Method 1: Turn Off the Comment Pane During Heavy Editing
- Open the Review tab
Click Review in the ribbon at the top of the Word window. - Locate the Show Comments button
In the Comments group, click Show Comments. If the pane is already open, the button will be highlighted. Click it once to close the pane. - Edit your document
Type, delete, or format text as needed. Without the comment pane open, no thread collapse can occur because the pane is not displayed. - Reopen the comment pane when ready
Click Show Comments again to view all threads. Threads will remain expanded unless you manually collapse them.
Method 2: Disable Live Preview
- Open Word Options
Click File in the top-left corner, then click Options at the bottom of the left pane. - Go to the General tab
In the Word Options dialog, select General from the left navigation list. - Find the Enable Live Preview checkbox
Scroll down to the User Interface options section. Uncheck Enable Live Preview. - Apply the change
Click OK to close the dialog. Word will no longer preview formatting changes in real time, reducing layout recalculations that cause thread collapses.
Method 3: Turn Off Track Changes While Editing Comments
- Check if Track Changes is active
Look at the status bar at the bottom of the Word window. If you see Track Changes: On, the feature is enabled. - Turn off Track Changes
Press Ctrl+Shift+E on your keyboard. This shortcut toggles Track Changes off. The status bar will update to show Track Changes: Off. - Edit your comment replies
With Track Changes off, Word does not recalculate layout for change marks, so the comment pane stays stable and threads remain expanded. - Re-enable Track Changes after editing
Press Ctrl+Shift+E again to turn it back on when you are ready to continue tracking edits.
If Comment Threads Still Collapse After the Main Fix
Word Collapses Threads When You Apply Formatting to Comment Text
If you apply bold, italic, or font color to text inside a comment reply, Word may collapse the thread. This happens because the formatting action triggers a layout recalculation inside the comment pane. To avoid this, finish your reply text first, then apply formatting only after the reply is posted. Alternatively, use the Simple Markup view instead of All Markup to reduce pane redraws.
Thread Collapses When You Scroll the Document While the Comment Pane Is Open
Scrolling moves the viewport anchor that the comment pane uses to align bubbles with text. Each scroll event can cause the pane to refresh and collapse the currently expanded thread. To work around this, close the comment pane before scrolling, then reopen it after you have scrolled to the desired location. Use the Previous and Next buttons in the Comments group to navigate between threads without scrolling.

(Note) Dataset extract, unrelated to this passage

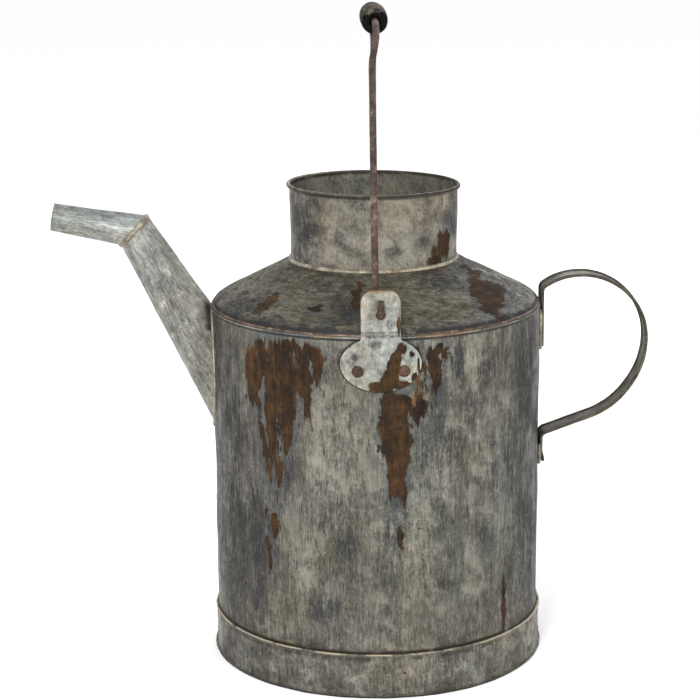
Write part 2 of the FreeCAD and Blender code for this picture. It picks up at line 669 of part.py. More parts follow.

Collapses Occur Only in Documents With More Than 50 Comments
Word’s comment pane performance degrades in documents with a high comment count. The pane tries to maintain synchronization for all threads simultaneously, and each edit triggers a full pane redraw. Split the document into smaller sections by using section breaks or by saving the document as separate files for each chapter. This reduces the total comment count per file and stabilizes thread behavior.
Comment Pane Behavior: Simple Markup vs All Markup
| Item | Simple Markup | All Markup |
|---|---|---|
| Comment pane visibility | Hidden by default, shown when you click a comment balloon | Always visible on the right side of the document |
| Thread collapse frequency | Low — pane only refreshes when a comment is clicked | High — pane refreshes on every layout change |
| Track Changes display | Shows a red vertical line in the margin, no inline markup | Shows all insertions, deletions, and formatting changes inline |
| Best use case | Editing comments in a document with many tracked changes | Final review when you need to see every change |
Switching to Simple Markup reduces the number of pane refreshes and is the most effective long-term fix for thread collapse issues.
You can now prevent comment reply threads from collapsing unexpectedly by turning off the comment pane during heavy edits, disabling Live Preview, or switching to Simple Markup view. Start by disabling Live Preview in Word Options because it addresses the root cause of excessive layout recalculations. For documents with more than 50 comments, split the file into smaller sections to improve pane stability. As a final advanced tip, use the keyboard shortcut Alt+Shift+Down Arrow to expand all threads in the comment pane at once after a collapse occurs.